At a recent Senate hearing, Sen. Tim Scott (R-S.C.) expressed agreement that legal intervention may be necessary, calling for “carefully crafted export control policy that is clear and concise” to prevent China from using distillation attacks to gain a technological edge. Anthropic has argued the US needs to ramp up penalties — including blocking access to advanced models, chips, and US data centers — to maintain what it estimates could be a 12- to 24-month lead in AI capabilities.

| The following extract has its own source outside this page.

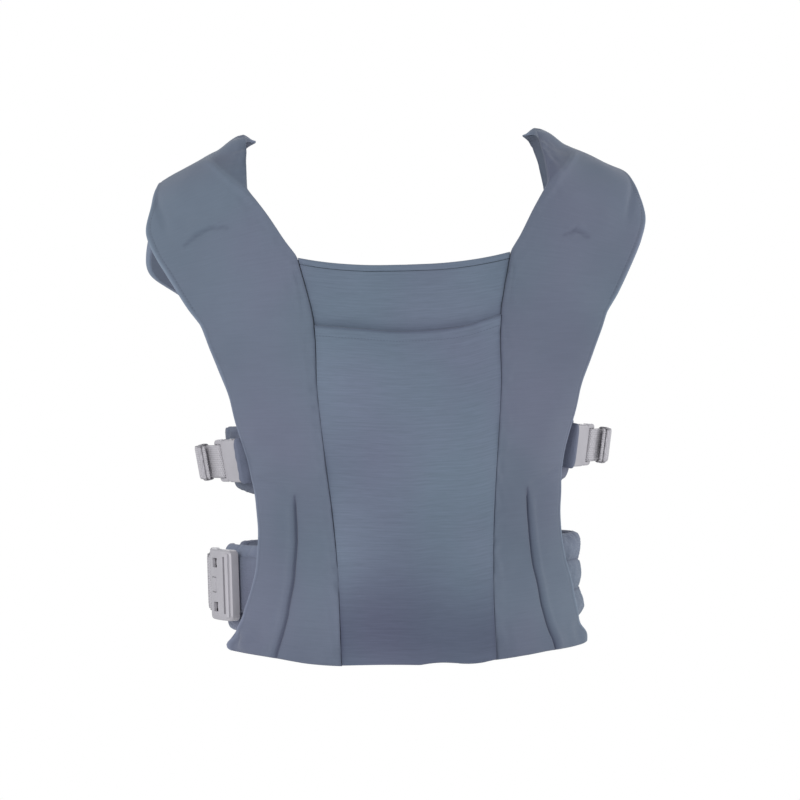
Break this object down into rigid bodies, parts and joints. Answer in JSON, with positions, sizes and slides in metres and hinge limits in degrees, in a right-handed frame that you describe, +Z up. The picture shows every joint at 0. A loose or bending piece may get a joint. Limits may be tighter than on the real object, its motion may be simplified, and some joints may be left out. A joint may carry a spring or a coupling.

What the “Experiment” Reveals About Corporate Surveillance Norms
The word “experiment” used by Anthropic’s engineer to describe the tracker carries weight in this context. It suggests the hidden code was deployed without a formal public disclosure process, privacy impact assessment communicated to users, or terms-of-service update that would alert the millions of people using Claude Code that their timezone data, proxy configurations, and institutional affiliations were being silently collected and analyzed.
The use of prompt steganography — hiding monitoring instructions within the AI system’s prompts rather than in visible application code — also raises questions about the technical sophistication applied to keeping the tracking concealed. This was not an accidental oversight buried in documentation; it was designed to be invisible to ordinary users and to most security researchers who might audit the product.
Thereallo’s public exposure of the technique forced Anthropic’s hand. Without that independent research, the tracker’s description as something the company had “been meaning to take down for a while” suggests it could have continued indefinitely.
The Trust Equation
Anthropic’s public identity has been built substantially on a narrative of responsible AI development and principled limits on harmful use — limits it was willing to defend even against the US Department of Defense. That brand of trustworthiness is not merely a marketing asset; it is central to the company’s ability to attract users, partners, and researchers who might otherwise choose competitors with fewer stated constraints.
The discovery of a covert tracking mechanism targeting a specific national group of users — even if deployed for competitive and anti-abuse reasons — complicates that narrative in ways that an official statement about “stronger mitigations” does not fully resolve. The code existed, it was hidden, and it was collecting data on users who had no knowledge they were being monitored.
Whether Anthropic’s explanation satisfies regulators, privacy advocates, and the users who trusted the platform remains an open question. What is no longer in question is that the company responsible for refusing government surveillance requests was, at the same time, running its own.
This article draws on reporting from Ars Technica and Thereallo’s security research blog, with additional context from The Washington Post.